In Ethiopia, the government is in a contractual dispute with Chinese company Petro-Trans after it announced it would revoke the company’s license for oil and gas exploration due to lack of investment. In Senegal, traditional shoemakers are refusing to sell to Chinese buyers for fear that China will knock off its products. And in Mauritius, the government is considering other uses for land it had once promised to Chinese companies to develop a special economic zone, since six years have passed and the Chinese have yet to do anything with the land.
These three flare-ups are merely the ones that became news items. Far more significant is the across-the-board plummeting reputation of the Chinese commercial brand in Africa.
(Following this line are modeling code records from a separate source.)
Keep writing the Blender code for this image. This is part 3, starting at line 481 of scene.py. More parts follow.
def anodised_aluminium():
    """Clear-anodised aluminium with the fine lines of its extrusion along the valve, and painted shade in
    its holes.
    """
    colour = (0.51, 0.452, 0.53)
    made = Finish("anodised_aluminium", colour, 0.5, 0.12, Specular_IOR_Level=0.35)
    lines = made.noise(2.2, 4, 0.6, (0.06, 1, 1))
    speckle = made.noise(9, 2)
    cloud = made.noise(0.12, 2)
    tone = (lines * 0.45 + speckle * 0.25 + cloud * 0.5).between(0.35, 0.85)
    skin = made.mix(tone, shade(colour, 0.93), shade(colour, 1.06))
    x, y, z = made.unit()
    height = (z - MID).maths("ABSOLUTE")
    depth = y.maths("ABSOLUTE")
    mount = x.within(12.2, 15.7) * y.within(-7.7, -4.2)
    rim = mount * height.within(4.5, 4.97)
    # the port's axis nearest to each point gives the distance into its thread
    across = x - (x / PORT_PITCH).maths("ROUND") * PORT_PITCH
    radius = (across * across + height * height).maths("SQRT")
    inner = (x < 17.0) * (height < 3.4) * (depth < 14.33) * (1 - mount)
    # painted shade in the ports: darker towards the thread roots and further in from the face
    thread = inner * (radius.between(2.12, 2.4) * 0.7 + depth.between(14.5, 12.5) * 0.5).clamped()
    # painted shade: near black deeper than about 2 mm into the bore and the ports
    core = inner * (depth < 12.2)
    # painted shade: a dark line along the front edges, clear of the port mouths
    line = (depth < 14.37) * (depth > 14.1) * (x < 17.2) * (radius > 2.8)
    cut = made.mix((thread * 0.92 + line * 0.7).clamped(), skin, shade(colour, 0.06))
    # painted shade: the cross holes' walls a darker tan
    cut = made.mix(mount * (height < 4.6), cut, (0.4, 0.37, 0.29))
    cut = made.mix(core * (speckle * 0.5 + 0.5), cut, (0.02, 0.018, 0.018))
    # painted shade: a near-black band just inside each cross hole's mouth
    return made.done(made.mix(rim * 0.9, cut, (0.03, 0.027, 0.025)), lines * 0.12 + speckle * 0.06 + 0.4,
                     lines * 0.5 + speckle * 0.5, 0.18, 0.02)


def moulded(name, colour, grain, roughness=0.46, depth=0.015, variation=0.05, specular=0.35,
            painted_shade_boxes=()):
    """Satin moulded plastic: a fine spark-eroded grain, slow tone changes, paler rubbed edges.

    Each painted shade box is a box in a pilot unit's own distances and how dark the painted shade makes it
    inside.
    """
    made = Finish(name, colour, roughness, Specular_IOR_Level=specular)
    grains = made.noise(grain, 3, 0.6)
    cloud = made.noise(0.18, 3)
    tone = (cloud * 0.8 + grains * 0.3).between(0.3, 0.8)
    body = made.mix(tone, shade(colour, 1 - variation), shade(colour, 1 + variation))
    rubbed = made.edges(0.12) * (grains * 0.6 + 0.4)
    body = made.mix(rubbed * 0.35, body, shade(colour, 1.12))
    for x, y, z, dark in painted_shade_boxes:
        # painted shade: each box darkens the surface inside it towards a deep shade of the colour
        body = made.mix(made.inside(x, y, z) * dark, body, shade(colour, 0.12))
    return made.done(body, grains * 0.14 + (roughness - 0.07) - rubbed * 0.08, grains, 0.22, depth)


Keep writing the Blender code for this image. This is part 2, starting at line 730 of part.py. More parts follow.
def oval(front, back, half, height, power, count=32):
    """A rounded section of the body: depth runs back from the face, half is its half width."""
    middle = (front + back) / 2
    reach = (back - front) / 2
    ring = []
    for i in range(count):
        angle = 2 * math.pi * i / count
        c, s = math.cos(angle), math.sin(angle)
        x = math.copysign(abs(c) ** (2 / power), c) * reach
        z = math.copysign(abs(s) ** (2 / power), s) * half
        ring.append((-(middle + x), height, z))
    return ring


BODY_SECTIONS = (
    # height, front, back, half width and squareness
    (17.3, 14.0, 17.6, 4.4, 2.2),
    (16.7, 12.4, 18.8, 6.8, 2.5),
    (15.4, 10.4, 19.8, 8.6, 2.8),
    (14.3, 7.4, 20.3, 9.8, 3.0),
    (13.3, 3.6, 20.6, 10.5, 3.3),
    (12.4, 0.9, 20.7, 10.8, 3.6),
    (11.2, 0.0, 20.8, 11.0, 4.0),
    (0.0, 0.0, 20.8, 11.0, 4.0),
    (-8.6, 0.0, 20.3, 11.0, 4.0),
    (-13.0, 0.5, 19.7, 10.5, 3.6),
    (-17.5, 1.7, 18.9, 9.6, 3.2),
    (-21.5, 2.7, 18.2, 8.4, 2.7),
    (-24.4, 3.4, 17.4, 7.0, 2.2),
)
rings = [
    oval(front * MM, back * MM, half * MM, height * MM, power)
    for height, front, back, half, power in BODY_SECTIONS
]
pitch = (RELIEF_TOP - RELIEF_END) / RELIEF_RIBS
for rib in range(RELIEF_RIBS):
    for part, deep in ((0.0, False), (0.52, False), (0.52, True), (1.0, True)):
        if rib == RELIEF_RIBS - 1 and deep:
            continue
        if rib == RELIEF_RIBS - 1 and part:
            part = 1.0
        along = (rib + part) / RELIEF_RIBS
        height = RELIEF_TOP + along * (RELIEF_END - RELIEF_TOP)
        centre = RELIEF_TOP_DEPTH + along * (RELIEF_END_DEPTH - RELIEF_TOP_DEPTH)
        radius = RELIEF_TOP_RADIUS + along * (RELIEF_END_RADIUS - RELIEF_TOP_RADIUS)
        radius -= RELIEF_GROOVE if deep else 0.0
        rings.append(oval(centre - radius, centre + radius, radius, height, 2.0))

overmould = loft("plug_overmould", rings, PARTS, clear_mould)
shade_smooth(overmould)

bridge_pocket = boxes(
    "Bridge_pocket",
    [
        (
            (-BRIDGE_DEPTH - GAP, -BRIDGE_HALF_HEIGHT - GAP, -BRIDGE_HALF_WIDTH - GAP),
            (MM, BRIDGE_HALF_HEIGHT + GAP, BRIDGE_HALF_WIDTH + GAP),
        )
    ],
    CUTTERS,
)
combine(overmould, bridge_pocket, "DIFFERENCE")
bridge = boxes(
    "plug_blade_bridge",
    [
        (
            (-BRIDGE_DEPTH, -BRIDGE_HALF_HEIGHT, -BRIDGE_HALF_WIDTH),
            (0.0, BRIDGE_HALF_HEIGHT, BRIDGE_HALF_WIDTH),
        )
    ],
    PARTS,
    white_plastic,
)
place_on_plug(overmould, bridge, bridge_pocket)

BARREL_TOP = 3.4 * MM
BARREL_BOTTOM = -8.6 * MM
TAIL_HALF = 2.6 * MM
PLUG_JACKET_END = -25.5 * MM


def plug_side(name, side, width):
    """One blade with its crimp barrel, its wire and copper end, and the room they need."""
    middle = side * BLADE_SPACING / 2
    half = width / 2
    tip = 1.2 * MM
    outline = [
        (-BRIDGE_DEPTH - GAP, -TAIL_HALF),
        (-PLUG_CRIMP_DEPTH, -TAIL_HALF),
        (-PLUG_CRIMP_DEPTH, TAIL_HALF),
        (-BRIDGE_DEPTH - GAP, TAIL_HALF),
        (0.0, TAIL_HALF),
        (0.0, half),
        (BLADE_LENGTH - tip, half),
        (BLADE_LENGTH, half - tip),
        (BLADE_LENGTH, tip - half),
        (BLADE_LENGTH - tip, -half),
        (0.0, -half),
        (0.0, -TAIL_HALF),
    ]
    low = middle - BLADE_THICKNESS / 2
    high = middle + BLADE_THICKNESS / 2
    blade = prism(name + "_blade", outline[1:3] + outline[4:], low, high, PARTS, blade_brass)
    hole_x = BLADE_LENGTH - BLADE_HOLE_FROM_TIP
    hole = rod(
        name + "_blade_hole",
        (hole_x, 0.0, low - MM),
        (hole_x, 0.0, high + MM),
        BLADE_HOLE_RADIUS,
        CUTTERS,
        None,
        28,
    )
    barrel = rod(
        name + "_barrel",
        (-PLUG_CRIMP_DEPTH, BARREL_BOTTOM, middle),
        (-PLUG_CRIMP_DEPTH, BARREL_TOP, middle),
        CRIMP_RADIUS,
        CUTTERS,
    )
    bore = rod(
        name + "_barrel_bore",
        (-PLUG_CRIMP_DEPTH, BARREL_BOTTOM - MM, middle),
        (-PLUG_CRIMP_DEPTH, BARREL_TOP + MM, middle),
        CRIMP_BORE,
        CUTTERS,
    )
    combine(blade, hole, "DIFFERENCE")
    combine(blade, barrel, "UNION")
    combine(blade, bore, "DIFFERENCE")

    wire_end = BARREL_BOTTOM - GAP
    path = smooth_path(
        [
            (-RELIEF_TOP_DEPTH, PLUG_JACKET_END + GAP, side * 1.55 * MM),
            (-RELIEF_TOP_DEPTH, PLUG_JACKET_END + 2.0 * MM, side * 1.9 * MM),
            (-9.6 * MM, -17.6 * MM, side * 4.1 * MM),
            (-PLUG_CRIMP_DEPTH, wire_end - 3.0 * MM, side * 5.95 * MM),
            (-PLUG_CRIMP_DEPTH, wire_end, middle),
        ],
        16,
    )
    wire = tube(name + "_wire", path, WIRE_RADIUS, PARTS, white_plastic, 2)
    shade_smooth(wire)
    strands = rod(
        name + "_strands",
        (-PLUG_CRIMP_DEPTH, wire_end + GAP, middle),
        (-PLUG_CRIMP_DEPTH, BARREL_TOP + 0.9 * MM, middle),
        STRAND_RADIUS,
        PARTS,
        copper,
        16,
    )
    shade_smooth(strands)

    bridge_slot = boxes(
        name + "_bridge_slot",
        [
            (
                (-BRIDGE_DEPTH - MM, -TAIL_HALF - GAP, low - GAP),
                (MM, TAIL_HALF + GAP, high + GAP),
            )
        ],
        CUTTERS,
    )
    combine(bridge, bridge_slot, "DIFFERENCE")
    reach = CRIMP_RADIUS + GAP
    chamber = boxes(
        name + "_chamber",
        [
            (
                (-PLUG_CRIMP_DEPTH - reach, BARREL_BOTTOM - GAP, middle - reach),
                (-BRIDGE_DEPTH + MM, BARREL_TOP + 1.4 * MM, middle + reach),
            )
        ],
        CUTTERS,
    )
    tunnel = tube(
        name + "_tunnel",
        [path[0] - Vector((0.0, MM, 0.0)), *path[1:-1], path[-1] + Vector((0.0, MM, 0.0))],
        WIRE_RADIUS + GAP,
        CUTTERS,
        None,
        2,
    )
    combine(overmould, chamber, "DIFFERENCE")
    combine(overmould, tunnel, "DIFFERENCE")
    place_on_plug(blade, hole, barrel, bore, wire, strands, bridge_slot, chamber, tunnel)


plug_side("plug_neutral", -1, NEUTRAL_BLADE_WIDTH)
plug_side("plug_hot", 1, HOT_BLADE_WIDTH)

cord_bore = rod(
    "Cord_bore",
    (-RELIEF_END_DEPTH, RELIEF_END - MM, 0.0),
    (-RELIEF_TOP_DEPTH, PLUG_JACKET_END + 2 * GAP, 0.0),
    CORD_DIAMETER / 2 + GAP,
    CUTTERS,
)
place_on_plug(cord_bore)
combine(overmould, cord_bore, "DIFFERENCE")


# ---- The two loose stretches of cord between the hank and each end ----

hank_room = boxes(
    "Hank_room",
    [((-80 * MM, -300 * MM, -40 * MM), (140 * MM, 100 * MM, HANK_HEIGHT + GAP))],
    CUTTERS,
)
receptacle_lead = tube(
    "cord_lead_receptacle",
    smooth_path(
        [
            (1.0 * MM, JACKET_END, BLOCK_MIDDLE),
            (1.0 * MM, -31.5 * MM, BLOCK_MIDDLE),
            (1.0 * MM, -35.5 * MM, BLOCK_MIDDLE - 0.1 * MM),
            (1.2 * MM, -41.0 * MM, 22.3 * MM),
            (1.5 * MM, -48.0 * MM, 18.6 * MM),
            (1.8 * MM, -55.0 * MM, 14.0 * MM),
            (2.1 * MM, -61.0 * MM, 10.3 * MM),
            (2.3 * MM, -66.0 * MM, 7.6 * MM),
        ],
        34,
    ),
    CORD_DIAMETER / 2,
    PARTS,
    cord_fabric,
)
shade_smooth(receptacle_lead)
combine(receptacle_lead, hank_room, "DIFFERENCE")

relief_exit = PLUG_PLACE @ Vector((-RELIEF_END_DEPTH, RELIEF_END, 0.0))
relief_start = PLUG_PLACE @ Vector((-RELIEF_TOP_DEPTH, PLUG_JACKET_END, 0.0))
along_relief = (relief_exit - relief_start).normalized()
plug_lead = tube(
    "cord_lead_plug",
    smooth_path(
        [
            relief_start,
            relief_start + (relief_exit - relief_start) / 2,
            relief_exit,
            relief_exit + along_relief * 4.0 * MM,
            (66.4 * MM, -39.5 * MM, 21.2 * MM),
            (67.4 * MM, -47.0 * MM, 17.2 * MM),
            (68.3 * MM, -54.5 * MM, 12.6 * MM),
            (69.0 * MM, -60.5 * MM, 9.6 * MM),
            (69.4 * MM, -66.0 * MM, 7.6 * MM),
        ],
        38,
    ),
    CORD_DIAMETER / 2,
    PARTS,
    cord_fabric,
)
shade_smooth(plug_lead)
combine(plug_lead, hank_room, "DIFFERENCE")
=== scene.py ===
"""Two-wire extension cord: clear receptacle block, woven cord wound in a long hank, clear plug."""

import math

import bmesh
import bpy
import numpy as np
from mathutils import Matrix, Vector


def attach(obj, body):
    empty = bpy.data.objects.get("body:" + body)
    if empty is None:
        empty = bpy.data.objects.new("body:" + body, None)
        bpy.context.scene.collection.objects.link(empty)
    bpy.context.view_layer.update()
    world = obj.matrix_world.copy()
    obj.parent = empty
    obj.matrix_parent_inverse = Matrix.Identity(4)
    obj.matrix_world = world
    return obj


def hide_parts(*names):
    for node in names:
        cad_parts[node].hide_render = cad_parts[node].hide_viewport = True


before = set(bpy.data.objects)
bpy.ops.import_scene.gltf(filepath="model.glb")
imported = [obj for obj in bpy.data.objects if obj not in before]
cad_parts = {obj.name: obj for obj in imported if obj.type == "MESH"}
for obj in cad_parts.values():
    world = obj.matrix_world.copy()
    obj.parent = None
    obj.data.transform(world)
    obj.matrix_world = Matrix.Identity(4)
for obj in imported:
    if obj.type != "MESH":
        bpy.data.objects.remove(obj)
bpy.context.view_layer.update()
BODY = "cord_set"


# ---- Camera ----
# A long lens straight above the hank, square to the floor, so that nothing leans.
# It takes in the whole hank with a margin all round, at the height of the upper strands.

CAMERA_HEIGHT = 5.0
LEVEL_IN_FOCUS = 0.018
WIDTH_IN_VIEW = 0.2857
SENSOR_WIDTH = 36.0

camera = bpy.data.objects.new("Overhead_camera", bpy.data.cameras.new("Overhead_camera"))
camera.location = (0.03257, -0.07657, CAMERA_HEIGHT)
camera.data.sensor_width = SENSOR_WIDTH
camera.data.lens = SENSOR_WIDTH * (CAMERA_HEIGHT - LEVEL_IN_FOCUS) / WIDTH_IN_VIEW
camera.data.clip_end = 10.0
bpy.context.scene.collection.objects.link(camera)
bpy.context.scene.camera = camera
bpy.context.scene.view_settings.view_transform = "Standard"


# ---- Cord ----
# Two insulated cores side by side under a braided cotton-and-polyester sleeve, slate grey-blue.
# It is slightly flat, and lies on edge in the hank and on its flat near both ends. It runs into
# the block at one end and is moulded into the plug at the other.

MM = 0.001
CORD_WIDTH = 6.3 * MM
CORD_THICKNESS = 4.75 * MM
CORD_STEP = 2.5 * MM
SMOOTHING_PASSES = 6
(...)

Ask any African ministry official or businessperson his or her views on Chinese companies and you tend to get the same response: horrible quality and broken promises. Africa’s business and government elite aren’t the only ones taking note; the Chinese brand is often the object of ridicule even among average Africans. Photographs of a leaking ceiling in the new African Union headquarters in Addis Ababa, donated and built by Chinese contractors, made the rounds on Facebook last month, with a caption mocking the quality of Chinese construction.
The American brand in Africa, by contrast, continues to be strong. US firms are known to provide the best quality and hire the most local workers. They are considered the least corrupt and the most considerate of the environment. And they are generally believed to complete initiatives on time and abide by their commitments.
But China still enjoys two structural advantages in Africa. First, it still has significant foreign currency reserves that it uses, among other things, to finance the construction of infrastructure projects in Africa. In other words, African countries often do not pay for the shoddy roads and bridges that China builds.